Erythia, according to Pliny, is another name for Gades.

[177] In the deep-hollow’d cavern of a rock.] It is probable that at Arima in Cilicia there was an Ophite temple; which, like all the most ancient temples, was a vast cavern. Some emblematical sculpture of the serpent-deity may have given rise to the creation of this mythological prodigy. The Hydra had, probably, a similar origin.

[178] A whirlwind, rude and wild.] There were two distinct Typhons or Typhaons, although they are sometimes confounded together. The one is the same as the gigantic Typhæus, subsequently described by Hesiod: the other the whirlwind here mentioned.

“By this Typhon was signified a mighty whirlwind, or inundation. It had a relation to the deluge. In hieroglyphical descriptions, the dove was represented as hovering over the mundane egg which was exposed to the fury of Typhon: for an egg, containing in it the proper elements of life, was thought no improper emblem of the ark, in which were preserved the rudiments of the future world.” Bryant.

Robinson is therefore manifestly wrong in proposing to substitute ανομον, lawless, for ανεμον, a wind: though the reading be countenanced by the Bodleian copy and the Florentine edition of Junta.

[179] The fifty-headed Cerberus.] Cerberus was the name of a place, though esteemed the dog of hell. We are told by Eusebius from Plutarch, that Cerberus was the Sun: but the term properly signified the temple, or place, of the Sun. The great luminary was styled by the Amonians both Or and Abor; that is, light, and the parent of light: and Cerberus is properly Kir-abor, the place of that deity. The same temple had different names from the diversity of the god’s titles, who was there worshipped. It was called Tor-caph-el; which was changed to τρικεφαλος: and Cerberus was from hence supposed to have had three heads. Bryant.

The poets increased the number of heads, as they seem to have thought a multitude of heads or arras sublimely terrific. Pindar out-does Hesiod by a whole fifty, and speaks of the hundred-headed Cerberus. Εκατον τα κεφαλον.

[180] Chimæra, breathing fire unquenchable.] The same passage occurs in the 6th book of the Iliad. “In Lycia was the city Phaselis, situated upon the mountain Chimæra; which mountain was sacred to the god of fire. Phaselis is a compound of Phi, which in the Amonian language is a mouth or opening, and of Az-el: another name for Orus, the god of light. Phaselis signifies a chasm of fire. The reason why this name was imposed may be seen in the history of the place. All the country around abounded in fiery eruptions. Chimæra is a compound of Chamur, the name of the deity, whose altar stood towards the top of the mountain. But the most satisfactory idea of it may be obtained from coins which were struck in its vicinity, and particularly describe it as a hollow and inflamed mountain.” Bryant.

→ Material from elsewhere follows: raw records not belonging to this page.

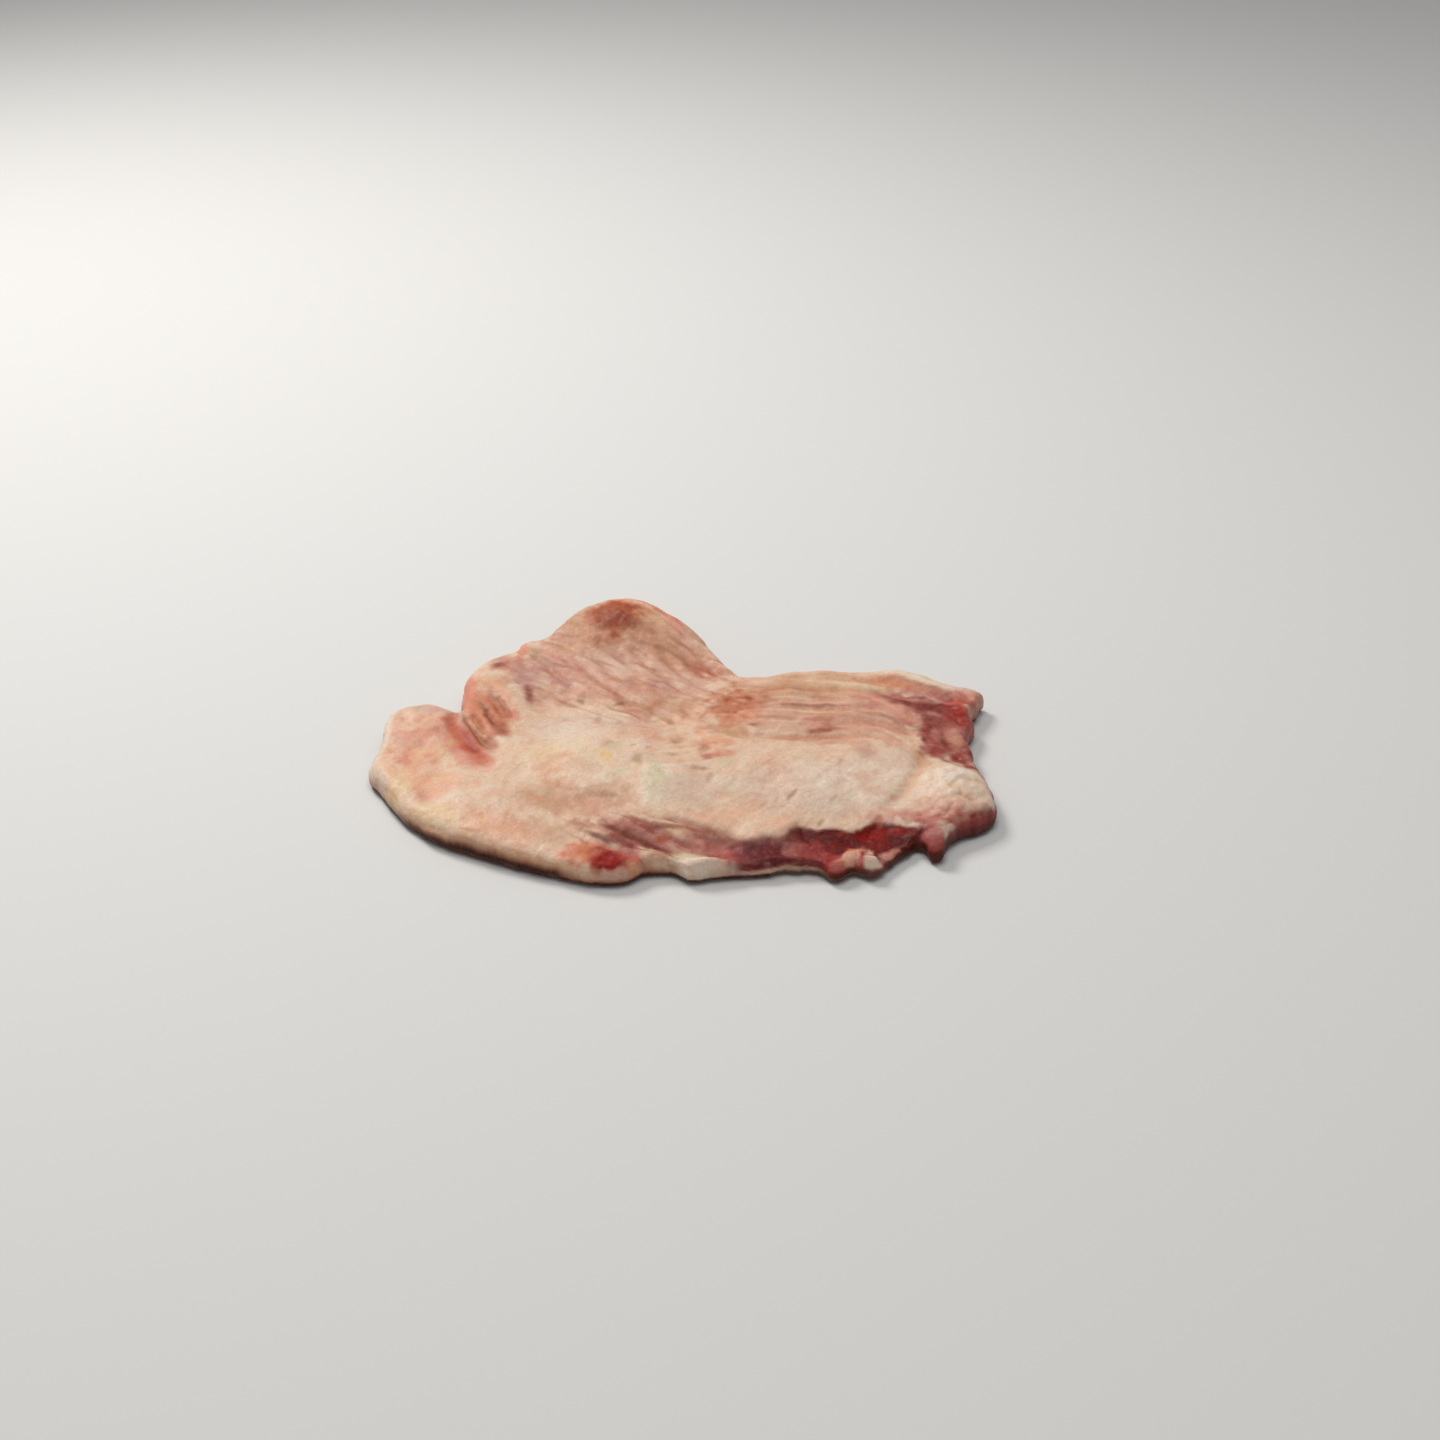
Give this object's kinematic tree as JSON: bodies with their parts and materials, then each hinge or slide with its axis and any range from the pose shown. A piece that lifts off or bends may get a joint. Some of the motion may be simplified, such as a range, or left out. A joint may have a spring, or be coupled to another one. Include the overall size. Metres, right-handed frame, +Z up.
{
  "type": "raw pork jowl",
  "caption": "Trimmed flat piece of raw marbled pork jowl with a round lobe, a long raised flap and a square lean end, lying fat side up.",
  "frame": {"origin": "on the resting plane, under the centre of the bounding box", "axes": "+X along the piece from the round lobe to the square lean end, +Y across it towards the tip of the long flap, +Z up from the resting plane"},
  "size_m": [0.2174, 0.1712, 0.0175],
  "materials": {
    "meat": "moist satin, cream-pink fat with red lean edges"
  },
  "bodies": {
    "root": {"pork_jowl": "meat"}
  },
  "joints": []
}
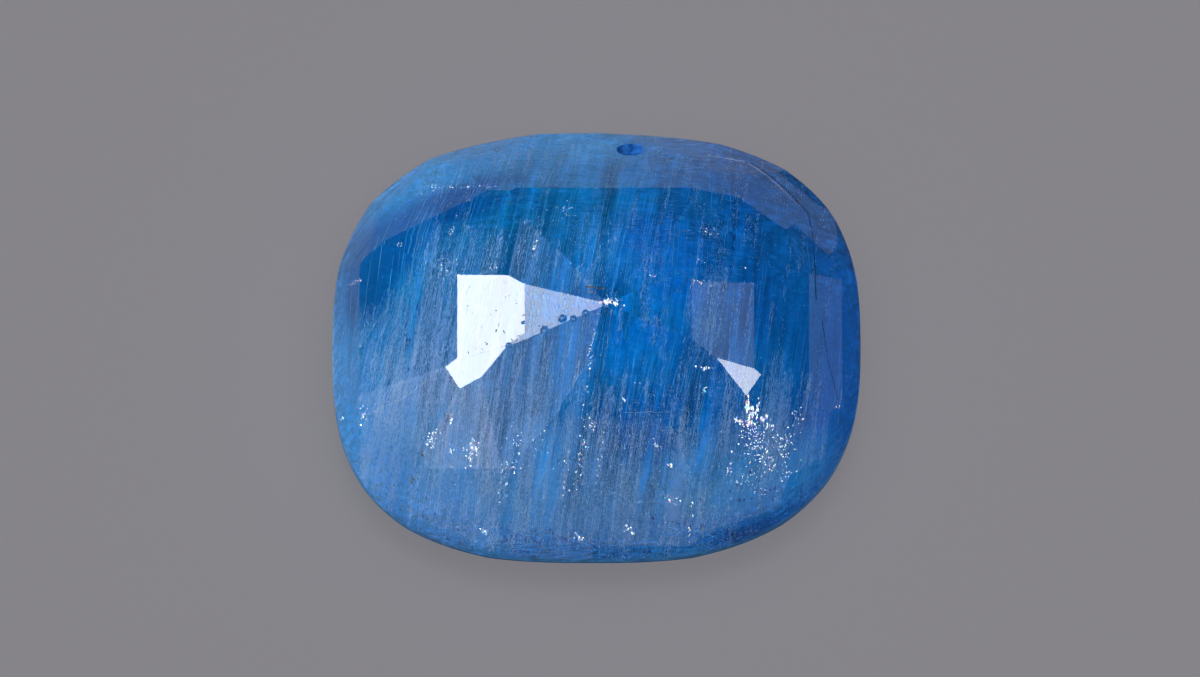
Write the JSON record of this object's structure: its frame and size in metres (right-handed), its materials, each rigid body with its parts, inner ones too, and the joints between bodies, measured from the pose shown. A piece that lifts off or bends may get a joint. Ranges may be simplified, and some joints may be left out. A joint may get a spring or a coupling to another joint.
{
  "type": "faceted sapphire gemstone",
  "caption": "Loose blue sapphire cut as a rounded rectangular cushion with a stepped pavilion, lying on its table facet.",
  "frame": {"origin": "middle of the stone's outline, in the plane of its table facet, which is its lowest face", "axes": "+X along the longer side of the outline, +Y along the shorter side, +Z out of the table through the stone towards the culet, so -Z is the way the table faces"},
  "size_m": [0.012, 0.0098, 0.0063],
  "materials": {
    "sapphire": "polished"
  },
  "bodies": {
    "root": {"sapphire": "sapphire"}
  },
  "joints": []
}
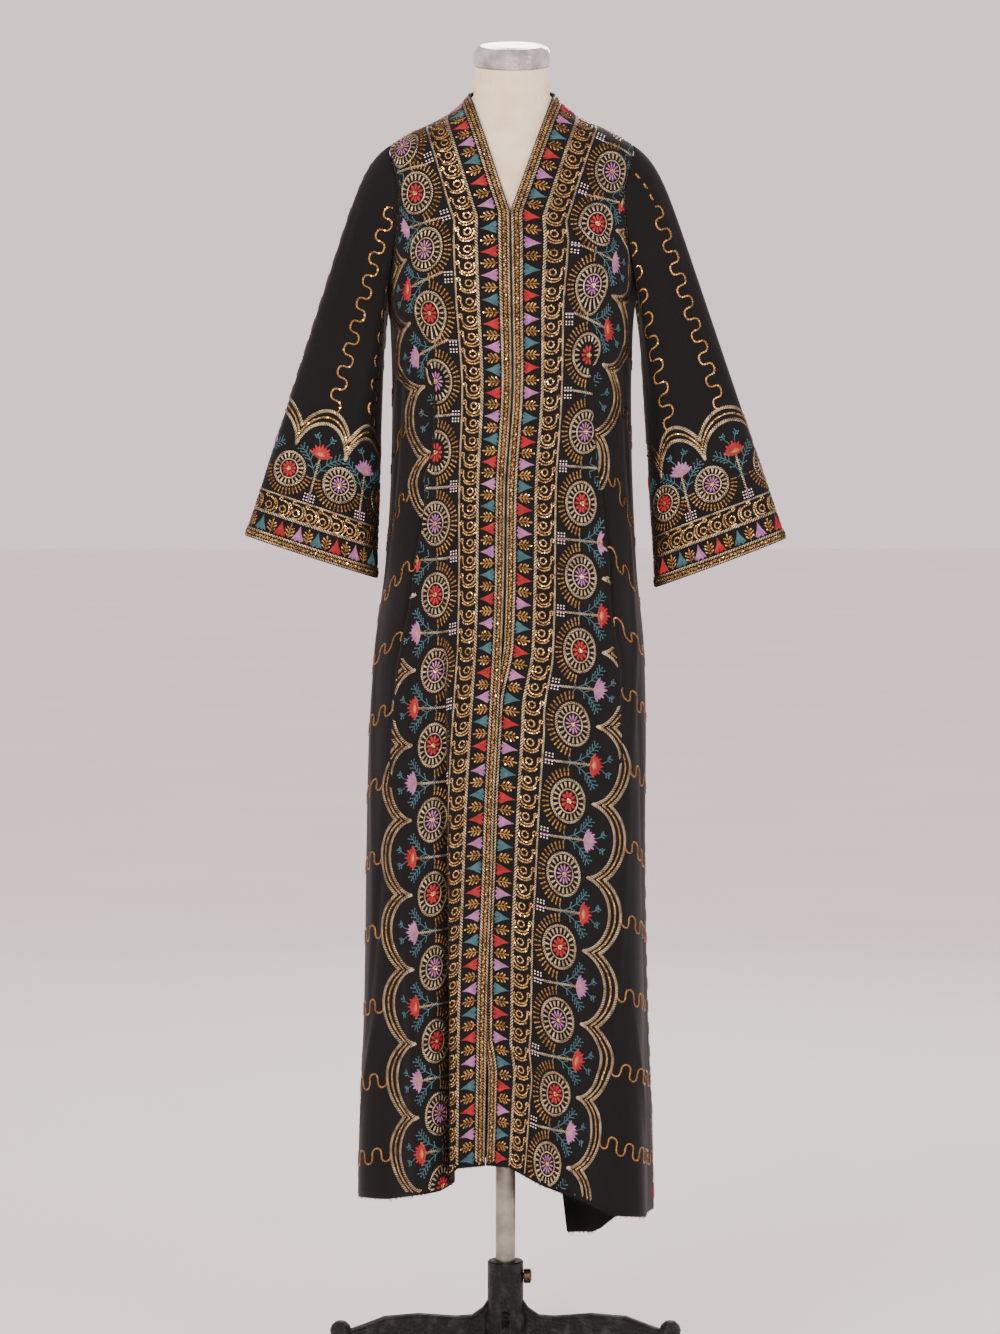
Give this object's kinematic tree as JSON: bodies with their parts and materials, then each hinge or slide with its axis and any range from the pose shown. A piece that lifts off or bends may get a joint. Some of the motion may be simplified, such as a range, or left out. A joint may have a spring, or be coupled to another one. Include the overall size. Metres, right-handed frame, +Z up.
{
  "type": "abaya on dress form with stand",
  "caption": "Long open-front black abaya with a V neck, braided edges and wide straight sleeves, on a limbless dress form with a steel pole and a cast four-legged stand.",
  "frame": {"origin": "on the floor, at the middle of the part's outline seen from above", "axes": "+Z up along the pole, -Y the way the front faces, +X to the wearer's left"},
  "size_m": [0.7036, 0.4654, 1.7559],
  "materials": {
    "black_crepe": "matte crepe",
    "metallic_braid": "metallic thread",
    "cream_form_cover": "smooth jersey cover",
    "chrome": "polished",
    "satin_steel": "satin",
    "black_cast_iron": "satin black enamel on rough casting",
    "dark_brass": "tarnished"
  },
  "bodies": {
    "base": {"cast_base": "black_cast_iron"},
    "column": {"pole": "satin_steel"},
    "form": {"torso_form": "cream_form_cover", "neck_cap": "chrome", "front_right": "black_crepe", "front_left": "black_crepe", "front_braid_right": "metallic_braid", "front_braid_left": "metallic_braid", "back": "black_crepe", "back_neck_braid": "metallic_braid", "sleeve_right": "black_crepe", "sleeve_left": "black_crepe", "cuff_braid_right": "metallic_braid", "cuff_braid_left": "metallic_braid"},
    "screw": {"set_screw": "dark_brass"}
  },
  "joints": [
    {"name": "height_slide", "type": "slide", "parent": "base", "child": "column", "axis": [0, 0, 1], "range_m": [0, 0.1]},
    {"name": "form_turn", "type": "hinge", "parent": "column", "child": "form", "pos_m": [-0.013, 0, 0.96], "axis": [0, 0, 1], "continuous": true},
    {"name": "set_screw_turn", "type": "hinge", "parent": "base", "child": "screw", "pos_m": [0.0105, 0, 0.142], "axis": [1, 0, 0], "continuous": true}
  ]
}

[181] Depopulating Sphinx.] The Nile begins to rise during the fall of the Abyssinian rains; when the sun is vertical over Æthiopia: and its waters are at their height of inundation when the sun is in the signs Leo and Virgo. The Ægyptians seem to have invented a colossal representation of the two zodiacal signs, which served as a water-mark to point out the risings of the Nile: and this biform emblem of a virgin and lion constituted the famous ænigma.

[182] Tethys to Ocean brought the rivers forth.] When towers were situated upon eminences fashioned very round, they were by the Amonians called Tith, answering to Titthos in Greek. They were so denominated from their resemblance to a woman’s breast, and were particularly sacred to Orus and Osiris, the deities of light, who by the Grecians were represented under the title of Apollo. Tethys, the ancient goddess of the sea, was nothing else but an old tower upon a mount. On this account it was called Tith-is, the mount of fire. Thetis seems to have been a transposition of the same name, and was probably a Pharos, or fire-tower, near the sea. Bryant.